Judge Gilbert went on to say that he would have ruled differently had the government been required to prove beyond a reasonable doubt that the patch had caused Ms. Curry’s death. Reasonable doubt is, of course, the standard that juries are instructed to use in criminal trials.

Judge Gilbert did not seem happy about where all of this left him. He said he was required to impose the 20-year sentence even though it was “unduly harsh.”

“One cannot escape the conclusion that Krieger, while convicted of distribution” of drugs, he wrote, “is being sentenced for homicide.”

An appeals court upheld the decision even as it noted that the law in this area hangs by a “precariously thin” thread, partly because “Justice Breyer’s dedication to his position” in the 2002 case “may be waning.”

For now, though, Justice Breyer is following an approach that some scholars call “perpetual dissent.” Such dissents can be problematic, Allison Orr Larsen wrote in 2008 in The George Mason Law Review.

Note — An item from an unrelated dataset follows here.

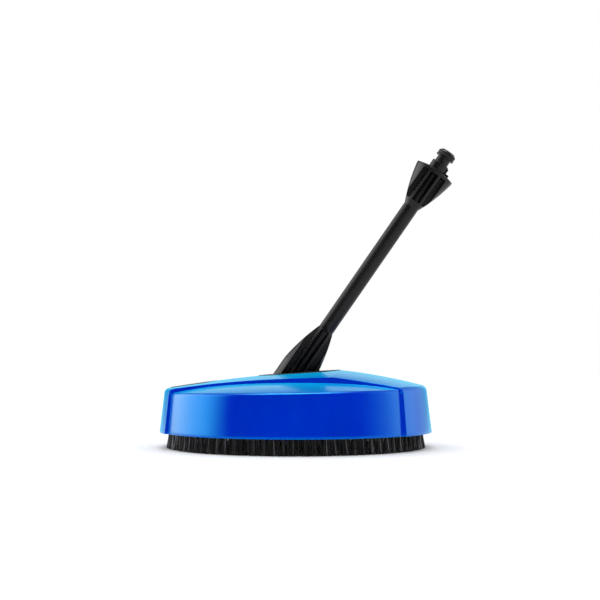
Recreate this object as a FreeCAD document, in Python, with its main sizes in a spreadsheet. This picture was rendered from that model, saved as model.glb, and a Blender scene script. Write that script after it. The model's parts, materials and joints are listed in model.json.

It is one thing, she wrote, to cast a vote when a new issue reaches the court. There the justice’s job is to reach the correct result. It is another thing when the issue arises a second time. Now the question becomes whether there is a good enough reason to violate the doctrine of stare decisis, which says that precedents should be overturned only for a very good reason.

Dissenting a second time because you dissented the first time, Professor Larsen wrote, is not such a reason. “To factor in one’s individual track record on an issue,” she wrote, is “an example of political behavior.”

Perhaps it is only a coincidence, but Professor Larsen, who teaches law at William & Mary, served as a law clerk to Justice Souter and published her article a year before he issued his striking concurrence. Justice Souter announced his retirement a few weeks later.

In her study, Professor Larsen found that every member of the court led by Chief Justice William H. Rehnquist from 1986 to 2005 had issued perpetual dissents. But she was unable to find a pattern in what she called a rampant but inconsistent practice.

The intensity of a justice’s commitment to a position did not seem to explain the issuance of such dissents. Nor did the freshness of the precedent at issue, or how closely divided the justices were.

The dissents were, instead, often simply an attempt to remain internally consistent.

Seth Stern and Stephen Wermiel described this tendency in their recent biography of Justice William J. Brennan Jr., who died in 1997. In the justice’s later years, “his enormous body of opinions guided his clerks except in the rare instances when a new issue arose,” they wrote. “The guiding principle was not to contradict his prior opinions.”

That is a principle. But, as Justice Souter’s concurrence two years ago suggested, it is not always a legitimate one.